The Dawn of Monitoring and the Creation of the Threshold WAG
At the dawn of IT monitoring, people understood you had to collect data and with that data determine when something was wrong. People jumped in and specified what they thought the point or range was when things would become problematic. At that moment we had the creation of the monitoring Wild Assumed Guess (WAG). And yes, I knowingly added a few letters to one of those words.
As the person who was responsible for setting up the monitoring I relied on the subject matter expert or IT asset owner to tell me what they thought the alarm ranges should be. This was always the safest first step to take to try and avoid false alerts. After all, they were the subject matter experts on their components, not me. Most of the time, I was given a WAG that would eventually be seen as erroneous. If they deferred to me, my immediate inclination was to let the monitoring collect data and circle back over time to make a determination later as to what the ranges should be. During that collection period, if there were any type of issue or abnormality I could use that to guide me even more in my alert range specifications. I could look at the values collected just prior to the issue and use that information to setup proactive alert settings. Initially this worked for the most part. However it only takes a few false alerts to cement bad feelings with the people being woken up wrongly.
Until the last few years there was almost nothing that could be done about this issue. The only way to really avoid false alerts would be to constantly watch the monitoring around the clock and look back in time to see if the pattern(s) were normal or abnormal. That is extremely difficult for any person or operations staff to do with just a few hundred parameters, and absolutely impossible with todays IT infrastructures consisting of thousands upon thousands of monitored parameters. There had to be a way to take the data collection and analyze it automatically.
Monitoring Necessity Leads to Evolutionary Advance
I remember going to a BMC seminar around 2005 and seeing a booth called ProactiveNet. The pitch they gave sounded like music to my ears. Use their software and replace of all of your absolute thresholds. Let the history of the data collection dictate what is normal or abnormal and let it set the alert ranges. This was totally in line with my approach of collecting data, and then using the past behavior to set the alert ranges. It made perfect sense to me! My individual approach however was hindered by the time I made the observation, and by the amount or length of time I had collected monitoring data. If I only had two weeks worth of collected data, then my ability to determine normalcy was limited to just two weeks. The ProactiveNet software performed this action around the clock continuously. This solution sounded perfect to me.
In June of 2007, BMC Software purchased the ProactiveNet solution.

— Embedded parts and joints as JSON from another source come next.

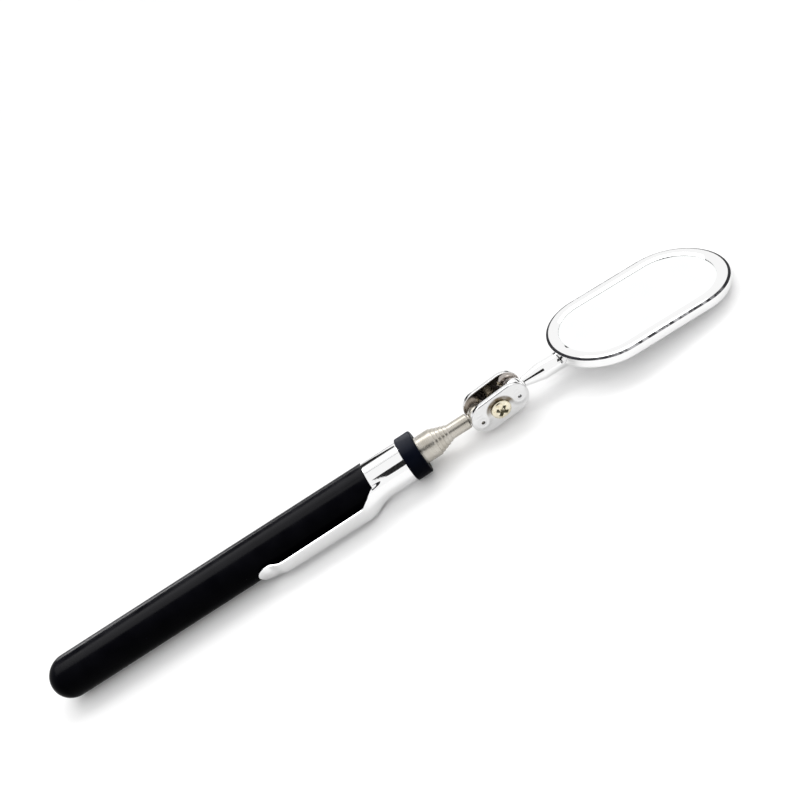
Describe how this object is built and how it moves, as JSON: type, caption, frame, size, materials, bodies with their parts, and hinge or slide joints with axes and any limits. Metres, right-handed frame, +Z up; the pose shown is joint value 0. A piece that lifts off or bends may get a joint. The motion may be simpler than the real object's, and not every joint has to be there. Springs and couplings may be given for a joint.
{
  "type": "telescoping inspection mirror",
  "caption": "Pen-style inspection mirror: vinyl-covered handle with pocket clip, nested telescoping tubes, a two-ball clamp joint and an oblong mirror in a chrome frame.",
  "frame": {"origin": "middle of the object's footprint, on the surface it lies on, with the tool closed", "axes": "+X from the butt of the handle to the mirror, +Z up; the pocket clip and the screw head face -Y"},
  "size_m": [0.24, 0.0346, 0.0142],
  "materials": {
    "vinyl": "smooth black dipped vinyl with a soft sheen",
    "black_plastic": "satin black moulded plastic",
    "chrome": "bright chrome plate",
    "nickel": "satin nickel plate, slightly warm, with fine lines round the tubes",
    "brass": "plain drawn brass",
    "yellow_zinc": "pale yellow zinc plate on steel",
    "mirror_glass": "silvered float glass, clean and flat",
    "pad": "dark closed-cell foam"
  },
  "bodies": {
    "handle": {"grip_sleeve": "vinyl", "handle_tube": "chrome", "butt_plug": "black_plastic", "pocket_clip": "chrome", "end_cap": "black_plastic", "mouth_bush": "brass"},
    "section_1": {"section_1": "nickel", "slide_bush_1": "brass"},
    "section_2": {"section_2": "nickel", "slide_bush_2": "brass"},
    "section_3": {"section_3": "nickel", "slide_bush_3": "brass"},
    "section_4": {"section_4": "nickel", "slide_bush_4": "brass"},
    "section_5": {"section_5": "nickel", "slide_bush_5": "brass"},
    "section_6": {"section_6": "nickel", "slide_bush_6": "brass"},
    "rear_ball": {"rear_ball_stud": "nickel"},
    "clamp": {"clamp_plate_front": "chrome", "clamp_plate_rear": "chrome"},
    "screw": {"clamp_screw": "yellow_zinc"},
    "front_ball": {"front_ball_stud": "chrome"},
    "mirror": {"mirror_stem": "chrome", "mirror_frame": "chrome", "mirror_glass": "mirror_glass", "glass_pad": "pad", "stem_rivet_1": "nickel", "stem_rivet_2": "nickel"}
  },
  "joints": [
    {"name": "section_1_slide", "type": "slide", "parent": "handle", "child": "section_1", "axis": [1, 0, 0], "range_m": [0, 0.11833]},
    {"name": "section_2_slide", "type": "slide", "parent": "section_1", "child": "section_2", "axis": [1, 0, 0], "range_m": [0, 0.11833]},
    {"name": "section_3_slide", "type": "slide", "parent": "section_2", "child": "section_3", "axis": [1, 0, 0], "range_m": [0, 0.11833]},
    {"name": "section_4_slide", "type": "slide", "parent": "section_3", "child": "section_4", "axis": [1, 0, 0], "range_m": [0, 0.11833]},
    {"name": "section_5_slide", "type": "slide", "parent": "section_4", "child": "section_5", "axis": [1, 0, 0], "range_m": [0, 0.11833]},
    {"name": "section_6_slide", "type": "slide", "parent": "section_5", "child": "section_6", "axis": [1, 0, 0], "range_m": [0, 0.11833]},
    {"name": "rear_ball_roll", "type": "hinge", "parent": "section_6", "child": "rear_ball", "pos_m": [0.03431, -0.00386, 0.0071], "axis": [1, 0, 0], "continuous": true},
    {"name": "rear_ball_swing", "type": "hinge", "parent": "rear_ball", "child": "clamp", "pos_m": [0.03431, -0.00386, 0.0071], "axis": [0, 1, 0], "range_deg": [-70, 80]},
    {"name": "clamp_screw_turn", "type": "hinge", "parent": "clamp", "child": "screw", "pos_m": [0.04078, -0.00386, 0.00767], "axis": [0, 1, 0], "range_deg": [-360, 0]},
    {"name": "front_ball_swing", "type": "hinge", "parent": "clamp", "child": "front_ball", "pos_m": [0.04726, -0.00386, 0.00823], "axis": [0, 1, 0], "range_deg": [-86.02, 63.98]},
    {"name": "mirror_roll", "type": "hinge", "parent": "front_ball", "child": "mirror", "pos_m": [0.04726, -0.00386, 0.00823], "axis": [0.9907, 0.0867, -0.1045], "continuous": true}
  ]
}
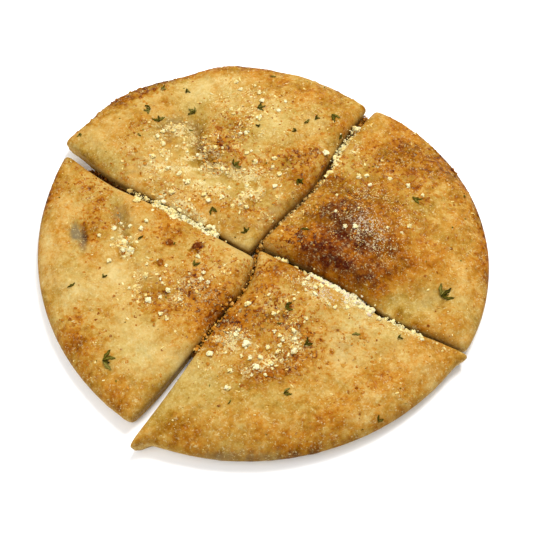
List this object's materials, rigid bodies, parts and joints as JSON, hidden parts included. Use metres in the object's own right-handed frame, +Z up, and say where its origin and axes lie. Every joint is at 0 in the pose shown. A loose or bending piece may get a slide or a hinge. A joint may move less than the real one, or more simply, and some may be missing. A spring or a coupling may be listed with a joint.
{
  "type": "garlic bread",
  "caption": "Round flat garlic bread with a blistered golden crust, grated cheese and dried parsley, cut crosswise into quarter slices that lie a little apart.",
  "frame": {"origin": "middle of the flat underside of the whole bread, on the surface it lies on", "axes": "+Z up out of the browned top, +Y towards the back slice, +X towards the right slice"},
  "size_m": [0.2308, 0.2338, 0.0245],
  "materials": {
    "baked_bread": "golden baked crust brushed with butter, with browned blisters, grated cheese and dried parsley"
  },
  "bodies": {
    "root": {"slice_right": "baked_bread", "slice_back": "baked_bread", "slice_left": "baked_bread", "slice_front": "baked_bread"}
  },
  "joints": []
}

The press release stated, “BMC Software today announced that it has completed the acquisition of ProactiveNet, Inc. the most advanced ‘early warning system’ for IT on the market”.
Over the last 7 years BMC has taken that one product and made it the flagship of their Performance and Availability monitoring space. After seven years, it has evolved more and more and with the recent release of BPPM 9.5 in January of this year, it has matured into an incredible product. This is now where BPPM Analytics and BPPM Baselines come in.
Looking Back and Into the Future Proactively
We now understand in order to determine if something is acting abnormal we must first determine what is normal. In order to determine this we have to look backward at the historical data. This is precisely how BPPM Analytics works to establish each of your key parameter’s “Baselines”. It takes the prior history of the parameter, and with a BMC black box algorithm it creates the baseline ranges. So a baseline is simply a backward observation, which is used going forward to determine normal or abnormal behavior. And that is the key. Using the historical baseline you can then easily determine when something is behaving abnormally. The BPPM software does this automatically now. No more WAG!!! No more finger pointing on who specified what and when wrongly. The software is now capable of performing this action without any human involvement. And with the size of most IT enterprises today, it couldn’t have come at a better time.
But wait, there’s more! If you were thinking of a baseline as a single range component, you would be wrong. We can thank the out of date absolute threshold for our initial perceptions of what a baseline is. A monitoring baseline is more than a single range component. Let me explain this by providing an absolute threshold example everyone is familiar with.
If you wanted to specify an alert range for CPU Utilization, how would you do it? Almost everyone would say something like this. If the CPU utilization falls within 95 and 97% then generate a WARNING, and if it goes over 97% generate an ALARM. This seems perfectly logical and very very normal, however something is missing from this.
The specifications provided in the example above are in one direction. UP. We have been trained to think almost entirely in one direction with alert settings. What if the CPU falls to 10% utilization or even lower to 1% utilization? If this is a production server it’s CPU should always be busy processing the business service. After all if it’s being under utilized, that might mean there is a application or database issue which needs attention, just as much as if it is over utilized.
This is where a BPPM baseline far exceeds the use of absolute thresholds. You can alert for an upper and a lower baseline deviation, or abnormality. That is exactly what you need today. Using a BPPM baseline we can now determine if the CPU is being overly utilized or under utilized, based on past behavior. Having that action performed on a minute-by-minute basis with BPPM Baselines is evolutionary at the least, and revolutionary at best. Having it performed on thousands of parameters every minute without anyone required to assess normal and abnormal behavior is brilliant.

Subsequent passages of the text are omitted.